Richard and Carole Cocks Art Museum
- Former name: Miami University Art Museum
- Location: Oxford, Ohio
- Coordinates: 39°30′03″N 84°43′45″W﻿ / ﻿39.500814°N 84.729144°W
- Type: Art museum
- Accreditation: American Alliance of Museums
- Director: John "Jack" Green
- Website: miamioh.edu/cca/art-museum/

= Richard and Carole Cocks Art Museum =

The Richard and Carole Cocks Art Museum (formerly Miami University Art Museum) is the art museum of Miami University in Oxford, Ohio.

==Building==
Completed in 1978, the museum was designed by architect Walter Netsch of the firm Skidmore, Owings and Merrill based in Chicago. The building is located on three acres of park land and houses five galleries, containing around 16,000 artworks.

==History==
The construction of the Richard and Carole Cocks Art Museum was funded by private contributions to Miami University's Goals for Enrichment capital campaign in the mid-1970s.
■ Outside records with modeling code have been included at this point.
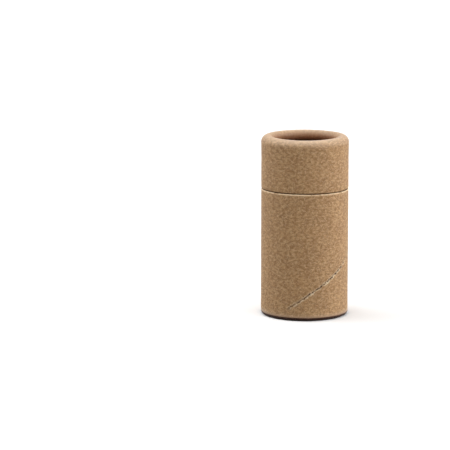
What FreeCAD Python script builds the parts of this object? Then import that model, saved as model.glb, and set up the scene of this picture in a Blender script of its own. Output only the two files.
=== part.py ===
"""Push-up lip balm tube, wound and rolled from paperboard, with a lift-off cap.

One wound tube is cut in two: the lower part is the body and the upper part is the cap.
A thinner tube with a white liner is glued inside the body and stands out of it as the
neck that the cap slides over. A board disc closes the lined tube from below, and a
finger under it pushes the balm up and out of the mouth.

Millimetres. +Z is up and is the axis of the tube. The origin is the centre of the ring
that the tube stands on.
"""

import FreeCAD, Part
import math
import os
import Sketcher

# Driving sizes: the name of the cell, its value, and what it sets.
SIZES = (
    ("tube_diameter", 27.0, "outside of the body and of the cap's wall"),
    ("tube_wall", 1.3, "wound board of the body and the cap"),
    ("body_height", 39.35, "from the ground to the shoulder where the cap seats"),
    ("cap_height", 16.35, "from the cap's cut edge to the crest of its rolled rim"),
    ("parting_gap", 0.1, "between the shoulder and the cap's cut edge"),
    ("cut_ease", 0.15, "rounding of an edge that a knife cut"),
    ("neck_length", 7.6, "how far the inner tube stands out of the body"),
    ("neck_clearance", 0.1, "round the inner tube, inside the body and the cap"),
    ("inner_wall", 1.0, "wound board of the inner tube"),
    ("liner_wall", 0.4, "greaseproof white liner"),
    ("glue_line", 0.05, "between two pieces that are glued"),
    ("disc_clearance", 0.1, "round the push-up disc, inside the liner"),
    ("disc_thickness", 4.3, "board of the push-up disc"),
    ("facing_thickness", 0.35, "greaseproof white facing on the push-up disc"),
    ("disc_ledge", 0.4, "how far the hem reaches in under the push-up disc"),
    ("hem_height", 5.2, "from the ground to the edge of the folded-in hem"),
    ("foot_radius", 1.2, "outer rounding on both sides of the hem's fold"),
    ("fold_radius", 0.3, "inner rounding of the hem's fold, where it has the room"),
    ("rim_outer_radius", 2.2, "roll of the cap's rim, on its outer side"),
    ("rim_inner_radius", 1.6, "roll of the cap's rim, down into the opening"),
    ("rim_tuck_radius", 1.7, "roll of the cap's rim, back under itself"),
    ("rim_flat", 0.1, "straight run between two roundings of the rolled rim"),
    ("rim_swell", 0.12, "how far the rolled rim stands proud of the cap's wall"),
    ("swell_length", 4.0, "length of wall over which that swelling fades out"),
    ("rim_tip_gap", 0.1, "between the end of the roll and the cap's bore"),
    ("cap_disc_thickness", 1.5, "board disc glued under the cap's roll"),
)

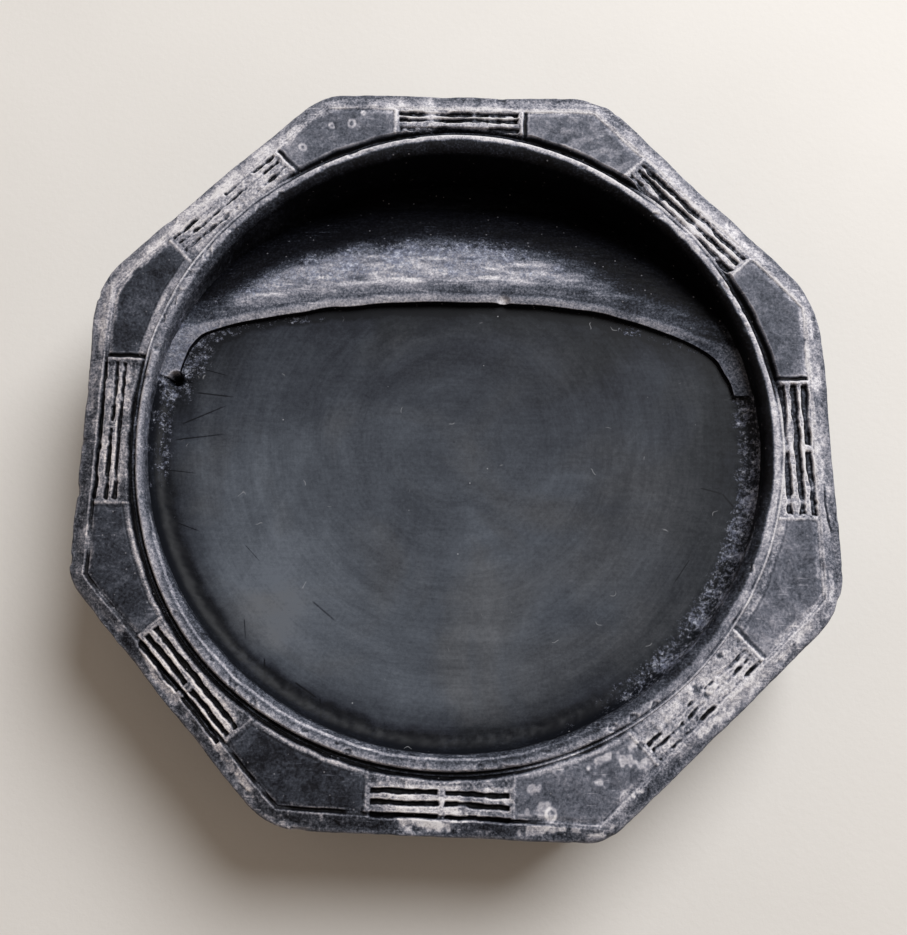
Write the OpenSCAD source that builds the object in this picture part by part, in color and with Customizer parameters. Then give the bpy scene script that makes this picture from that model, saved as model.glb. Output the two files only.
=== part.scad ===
// Octagonal inkstone with the eight trigrams around its rim.
// The real object is cut from one block of dark slate. Its nodes are the zones that the carver worked:
// they meet face to face and never move. The origin is on the table under the middle of the block,
// +Z is up and +Y points at the ink pool.

/* [Block] */
// Nominal distance between opposite sides of the octagon
across_flats = 132; // [118:1:150]
// Height from the table to the top of the rim
height = 26; // [24:1:34]
// Height of the solid slab under the well
slab_h = 9; // [7:0.5:11]
// Width of the bevel around the top edge
top_bevel = 1.6; // [0.5:0.1:2]
// Drop of the bevel around the top edge
top_bevel_drop = 2.2; // [1:0.1:3]
// Width and height of the bevel around the foot
foot_bevel = 1.2; // [0.5:0.1:2]
// Width of the foot left around the hollow underside
foot_w = 14; // [8:1:20]
// Depth of the hollow underside
underside_depth = 1.2; // [0.6:0.1:2]

/* [Rim carving] */
// Width of the plain border outside the carved band
border_w = 3; // [2.6:0.1:3.4]
// Width of the fine grooves that outline border and tablets
groove_w = 0.5; // [0.3:0.05:0.6]
// Depth of the fine grooves
groove_depth = 0.6; // [0.3:0.05:0.9]
// Length of a trigram along its side
trigram_len = 25.4; // [22:0.2:27]
// Largest spacing of a trigram's three sunk lines
line_pitch = 1.85; // [1.6:0.05:1.9]
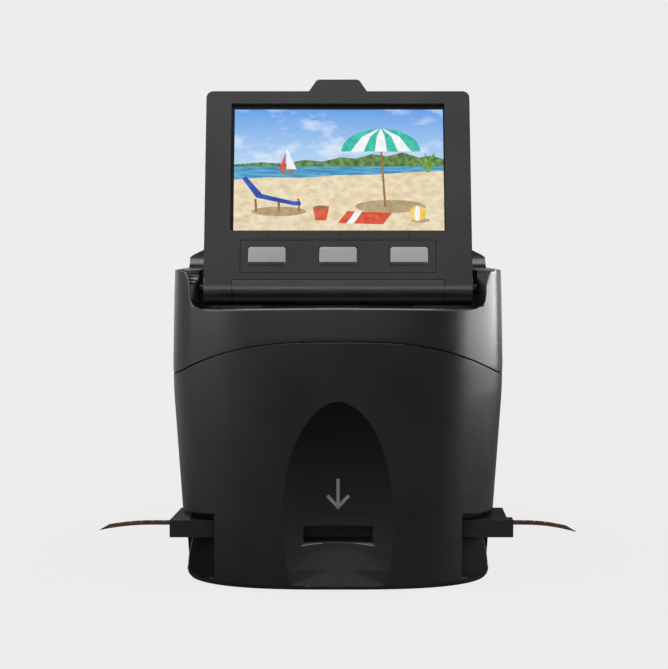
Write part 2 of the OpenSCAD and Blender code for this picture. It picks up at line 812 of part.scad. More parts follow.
// A metal socket shell that opens to the rear, with its contact tongue
module socket(x, w, h, depth, tongue) {
    shell = 0.4;
    translate([x - w / 2, rear_y - 0.9 - depth, socket_z]) {
        difference() {
            cube([w, depth, h]);
            translate([shell, 1.2, shell]) cube([w - 2 * shell, depth, h - 2 * shell]);
        }
        translate([w / 2 - tongue / 2, 1, h / 2 - 0.3]) cube([tongue, depth - 2, 0.6]);
    }
}

module usb_socket() {
    color(steel) socket(usb_x, 9, 3.4, 8, 6.6);
}

module video_socket() {
    color(steel) socket(video_x, 11.4, 3.5, 8.5, 9);
}

module card_socket() {
    color(steel) socket(card_x, 25.6, 3.1, 26, 18);
}

module power_switch() {
    color("#2b2b2e") {
        translate([power_at[0] - 3, power_at[1] - 3, deck_z - power_column]) cube([6, 6, 3]);
        translate([power_at[0], power_at[1], deck_z - power_column + 3 - eps])
            cylinder(r = 1.6, h = 0.5);
        translate([power_at[0] - 8, power_at[1] - 5, deck_z - power_column - board_t])
            cube([16, 10, board_t]);
    }
}

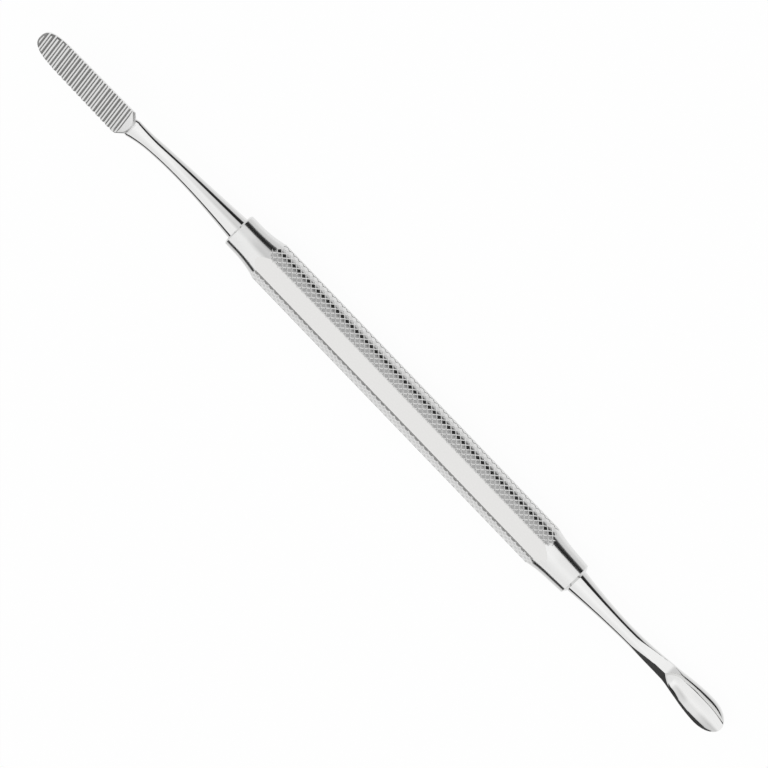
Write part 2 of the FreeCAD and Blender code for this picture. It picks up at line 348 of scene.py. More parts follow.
def steel(name, colour, roughness, change, line_count, bump, marks_strength):
    """A stainless steel with the given polish."""
    material = bpy.data.materials.new(name)
    material.use_nodes = True
    tree = material.node_tree
    shader = tree.nodes["Principled BSDF"]
    shader.inputs["Metallic"].default_value = 1.0
    shader.inputs["Base Color"].default_value = (*colour, 1)
    fine = put(tree, "ShaderNodeGroup", node_tree=lines)
    fine.inputs["Lines per metre"].default_value = line_count
    fine.inputs["Base roughness"].default_value = roughness
    fine.inputs["Roughness change"].default_value = change
    worn = put(tree, "ShaderNodeGroup", node_tree=marks)
    worn.inputs["Strength"].default_value = marks_strength
    tree.links.new(calc(tree, "ADD", fine.outputs["Roughness"], worn.outputs["Dulling"]),
                   shader.inputs["Roughness"])
    relief = put(tree, "ShaderNodeBump")
    relief.inputs["Strength"].default_value = bump
    relief.inputs["Distance"].default_value = scratch_depth
    tree.links.new(fine.outputs["Height"], relief.inputs["Height"])
    tree.links.new(relief.outputs["Normal"], shader.inputs["Normal"])
    return material


mirror_steel = steel("mirror polished steel", (0.81, 0.81, 0.805), roughness=0.07,
                     change=0.03, line_count=7000, bump=0.25, marks_strength=0.05)
satin_steel = steel("satin steel of the flats", (0.77, 0.765, 0.755), roughness=0.24,
                    change=0.02, line_count=9000, bump=0.05, marks_strength=0.015)
knurl_steel = steel("knurled steel", (0.79, 0.79, 0.785), roughness=0.15,
                    change=0.04, line_count=7000, bump=0.25, marks_strength=0.06)
ground_steel = steel("ground steel of the blade", (0.72, 0.72, 0.715), roughness=0.26,
                     change=0.14, line_count=5000, bump=0.8, marks_strength=0.1)
# the tooth flanks are rough, and their dark colour is painted shade between the teeth
flank_steel_painted_dark = steel("dull steel of the tooth flanks, painted dark as shade", (0.38, 0.38, 0.375), roughness=0.50,
                    change=0.2, line_count=5000, bump=0.8, marks_strength=0.2)
print("steels:", [m.name for m in (mirror_steel, satin_steel, knurl_steel, ground_steel,
                                   flank_steel_painted_dark)])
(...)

A substantial gift for the building came as a bequest from Miami alumnus Fred C. Yager, class of 1914. Walter I. Farmer, class of 1935, and former Art Department faculty member Orpha B. Webster donated art collections which helped develop an early foundation for the museum.

As of 2021, John "Jack" Green is the director and chief curator of the museum.